Mosque and Indentity Formation of Muslim Adolescents in TheUnited States A Somali Case in Columbus Ohio

Yıldırım F.

DOKUZ EYLÜL ÜNİVERSİTESİ İLAHİYAT FAKÜLTESİ DERGİSİ, no.44, pp.123-153, 2016 (Peer-Reviewed Journal)


This article examines the role of the mosque in identity formation among Somali adolescents in Columbus, Ohio. The research was conducted at a large, ethnically Somali mosque in Columbus, utilizing the methods of participant observation and ethnographic interviewing. Two main trends were observed in adolescent Somali American identity formation. One trend was for research participants to cultivate a distinctly Muslim American identity by integrating their Somali ethnic, American, and Islamic identities.
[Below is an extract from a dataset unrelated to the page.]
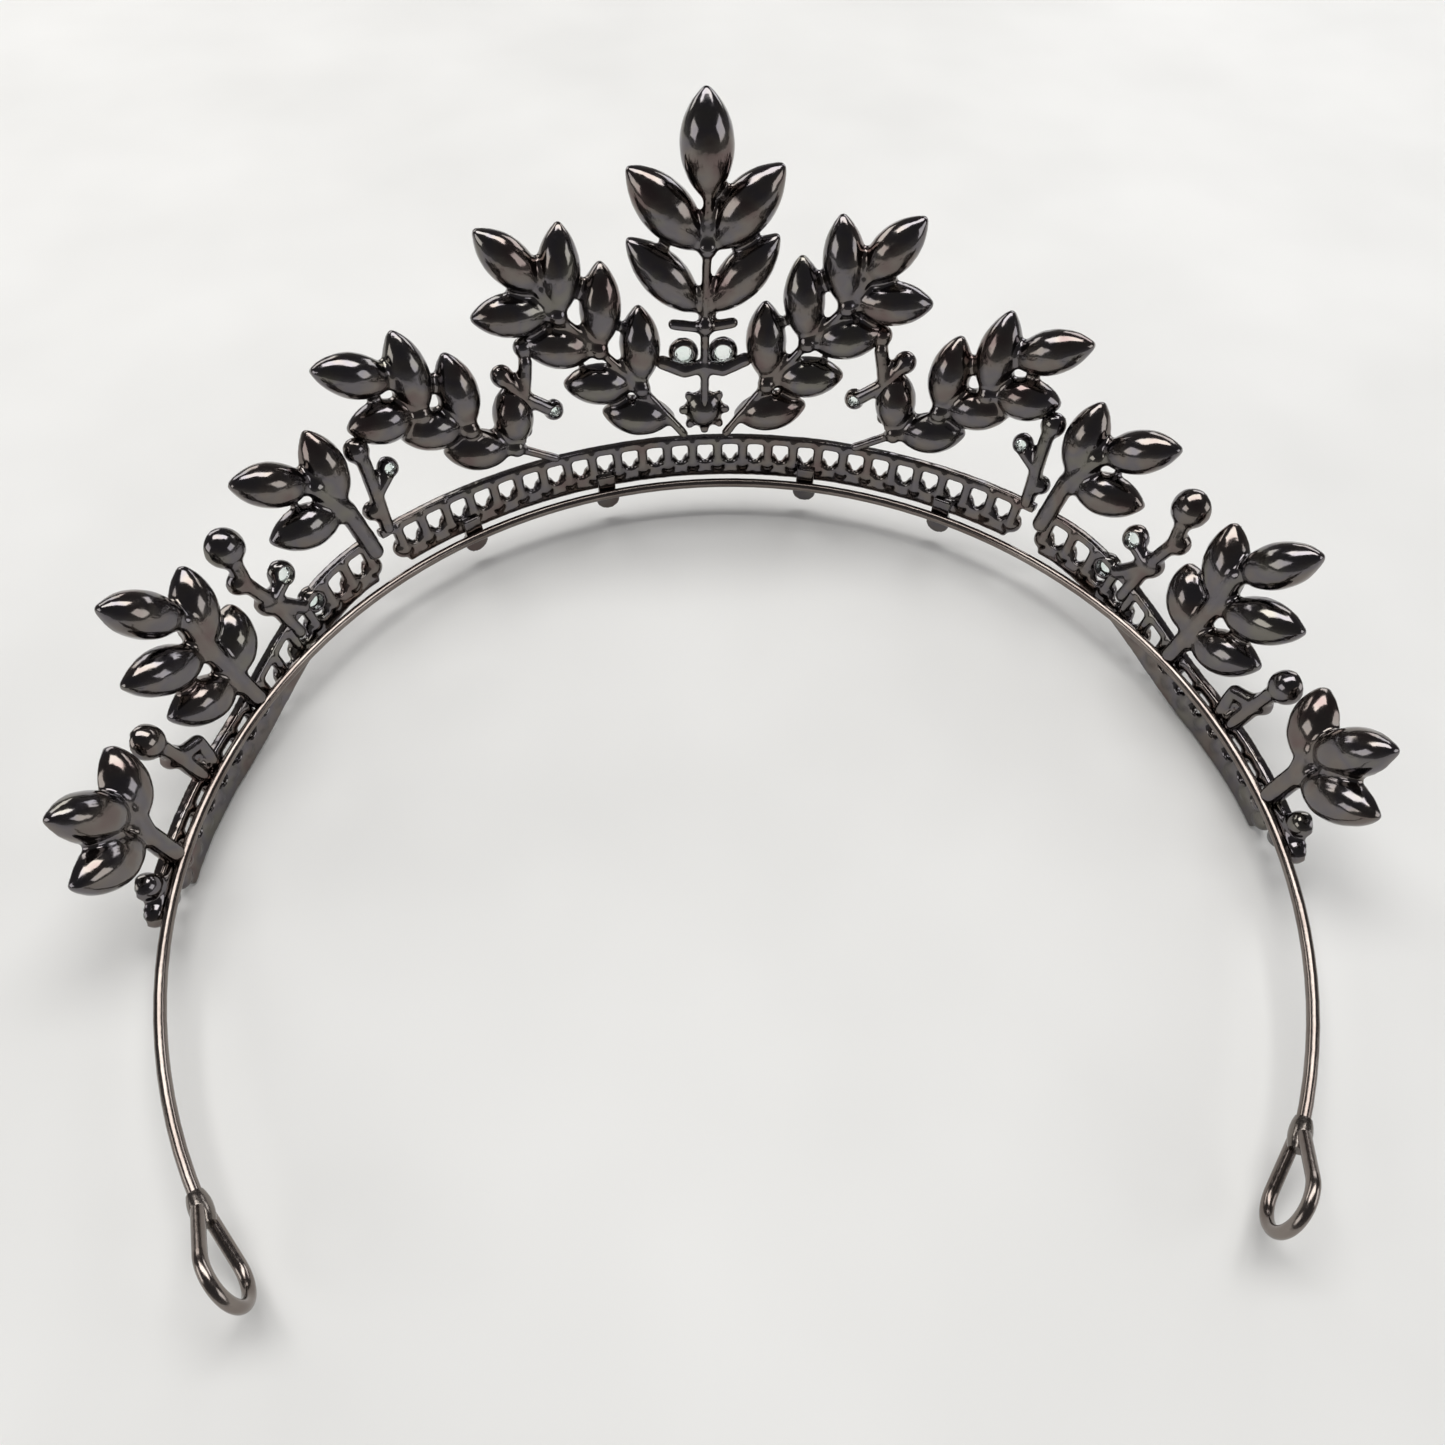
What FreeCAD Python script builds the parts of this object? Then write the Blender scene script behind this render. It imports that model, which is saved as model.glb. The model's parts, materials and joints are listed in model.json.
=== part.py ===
import FreeCAD, Part
import math
import os

# A bridal tiara: cast leaf sprays and berry twigs soldered along a pierced band of round settings,
# and the band soldered along a round wire that ends in two loops behind the wearer's ears.
# Millimetres. +Z is up, the wearer looks towards -Y and the wearer's left is +X. Everything is
# worked out about the centre of the wire's circle, then moved so that the origin is the middle of
# the whole object, at its lowest level.
#
# A place on the crown is given as (s, h): s is the distance along the wire from the front centre,
# and h is the distance up the leaning crown from the level of the wire. Directions on the crown are
# degrees from straight up, turning away from the front centre.

Vector = FreeCAD.Vector

# Wire headband.
wire_radius = 0.8
wire_circle = 77.5
wire_reach = 166.0
loop_radius = 4.2
loop_tilt = 10.0
loop_length = 13.0
loop_rise = 0.7
loop_neck = 0.9
loop_gap = 0.8
solder_radius = 1.35
solder_length = 4.2
solder_edge = 0.2
solder_shift = 0.6

# Crown surface: how far it stands in front of the wire, and how far it leans outwards.
crown_offset = 2.2
centre_lean = 10.5
side_lean = 16.6
end_lean = 10.4
side_distance = 80.0
end_distance = 120.0

# Leaf settings: a rounded back, a straight rim and a pocket for the stone.
leaf_width = 6.9
leaf_rim = 1.1
leaf_wall = 0.7
leaf_tip_wall = 1.1
leaf_blunt = 0.3
pocket_depth = 0.8
leaf_tilt = 4.0
stone_gap = 0.04
stone_rise = 1.2
stone_table = 0.55
stone_sides = 10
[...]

Mosque participation played a key role in their ability and willingness to synthesize these identities. However, adolescents in this group could be divided into two opposing subcategories as integrating to the American society with their Muslim salient identity versus distancing away from the American culture and society. The second over-arching trend that emerged in the research was for Somali American adolescents to experience identity conflict between their Muslim, Somali, and American identities. This group, unlike the first, struggled and failed to reconcile the various norms and commitments of these identities and it seemed that mosque participation deepened this identity struggle for adolescents in this group.